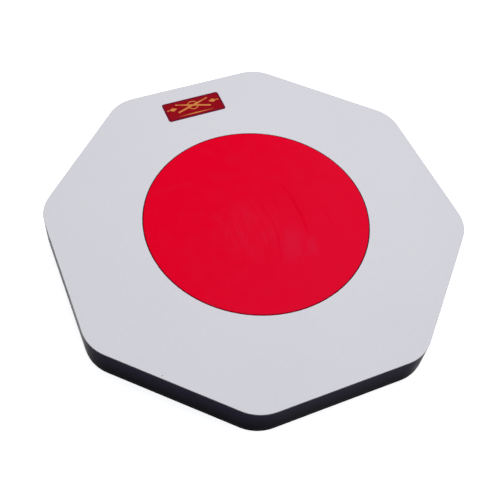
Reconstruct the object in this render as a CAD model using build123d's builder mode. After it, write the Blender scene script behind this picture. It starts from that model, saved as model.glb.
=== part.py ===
"""Octagonal drum practice pad: a laminated board with a red rubber disc let into its top.

The pad is a stack. From the table up it is a non-slip rubber mat on its adhesive sheet, a
balancing laminate, a fibreboard core with black painted edges, and a pale top laminate.
A round pocket goes through the top laminate into the core. A rubber playing disc is
bonded into it on an adhesive sheet and stands a little proud of the laminate.

Frame: origin at the middle of the mat's underside, +Z up, and flats of the octagon
square to X and Y. The badge lies along the +Y flat and reads upright from the -Y side.
"""

import os

from build123d import *

# Outline of the board
SIDES = 8
ACROSS_FLATS = 290.0
CORNER_RADIUS = 30.0

# Thicknesses of the stack, from the table up
MAT_THICKNESS = 3.0
MAT_ADHESIVE_THICKNESS = 0.2
LAMINATE_THICKNESS = 0.8
CORE_THICKNESS = 22.0

# The mat is cut a little inside the board
MAT_INSET = 0.3
MAT_EDGE_RADIUS = 0.3

# Both adhesive sheets are cut this far inside the piece that they hold
ADHESIVE_INSET = 1.0

# Eased edges of the two laminates
TOP_BEVEL = 0.2
BOTTOM_BEVEL = 0.3

# Rubber playing disc, and its fit in the pocket
DISC_DIAMETER = 165.3
DISC_THICKNESS = 6.0
DISC_PROUD = 0.35
DISC_SIDE_GAP = 0.7
DISC_EDGE_RADIUS = 0.4
DISC_ADHESIVE_THICKNESS = 0.3

# Badge on the top laminate
BADGE_WIDTH = 48.2
BADGE_DEPTH = 20.2
BADGE_CORNER_RADIUS = 2.0
BADGE_THICKNESS = 0.2
BADGE_X = -4.3
BADGE_Y = 120.3

# Levels above the table
mat_top = MAT_THICKNESS
backer_bottom = mat_top + MAT_ADHESIVE_THICKNESS
core_bottom = backer_bottom + LAMINATE_THICKNESS
core_top = core_bottom + CORE_THICKNESS
deck_top = core_top + LAMINATE_THICKNESS
disc_bottom = deck_top + DISC_PROUD - DISC_THICKNESS
pocket_floor = disc_bottom - DISC_ADHESIVE_THICKNESS

disc_radius = DISC_DIAMETER / 2
pocket_radius = disc_radius + DISC_SIDE_GAP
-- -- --
* What is needed *
Your output must be the lines of the material above, from the first through the line that contains "CORE_THICKNESS = 22.0", copied exactly. Include both endpoints and nothing else.

* Problem solution *
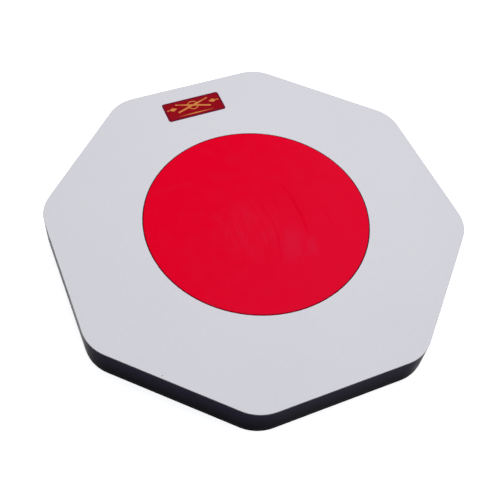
Reconstruct the object in this render as a CAD model using build123d's builder mode. After it, write the Blender scene script behind this picture. It starts from that model, saved as model.glb.
=== part.py ===
"""Octagonal drum practice pad: a laminated board with a red rubber disc let into its top.

The pad is a stack. From the table up it is a non-slip rubber mat on its adhesive sheet, a
balancing laminate, a fibreboard core with black painted edges, and a pale top laminate.
A round pocket goes through the top laminate into the core. A rubber playing disc is
bonded into it on an adhesive sheet and stands a little proud of the laminate.

Frame: origin at the middle of the mat's underside, +Z up, and flats of the octagon
square to X and Y. The badge lies along the +Y flat and reads upright from the -Y side.
"""

import os

from build123d import *

# Outline of the board
SIDES = 8
ACROSS_FLATS = 290.0
CORNER_RADIUS = 30.0

# Thicknesses of the stack, from the table up
MAT_THICKNESS = 3.0
MAT_ADHESIVE_THICKNESS = 0.2
LAMINATE_THICKNESS = 0.8
CORE_THICKNESS = 22.0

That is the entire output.